More on AOL's Sudden Attractiveness


AOL is the center of attention as a group of communications giants jostle for the honor of buying a stake in the former ailing service. IP Media Monitor today takes a look at the question: what’s so great about AOL? It certainly isn’t the company’s overall recent financial and operating performance.

Based on the Q3 05 financial and operating data released last week by Time Warner, AOL looks like, well, a mediocre property at best and a totally tanking enterprise at worst. Over the past two years, all but one key metric for AOL has been on the downswing. From the end of Q3 03 to the end of Q3 05, AOL’s subscriber count has dropped by 18% or 4.6 million, a decline in the predominately dial-up base of the dot.com era superstar that seems unlikely to end - ever.

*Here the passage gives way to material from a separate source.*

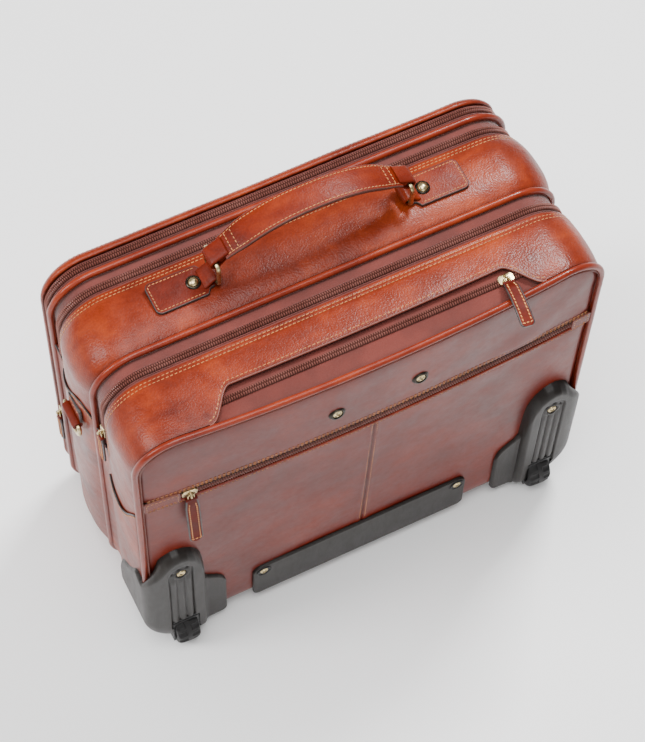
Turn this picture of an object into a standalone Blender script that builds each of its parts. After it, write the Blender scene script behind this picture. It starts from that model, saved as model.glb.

At the same time, AOL’s total revenues have dropped 3% from $2.115 billion to $2.041 billion. But, the bright spot is, of course, AOL’s ad revenues, which got a big boost with the company’s $435 million acquisition of online marketing company Advertising.com. Ad revenues for AOL have grown by 84%, from $178 million in Q3 03 to $328 million in Q3 05. By year-end, AOL’s ad revenues will top $1 billion, placing it in the elite company of Google, Yahoo and other Internet players that generate more than $1 billion in annual ad revenue.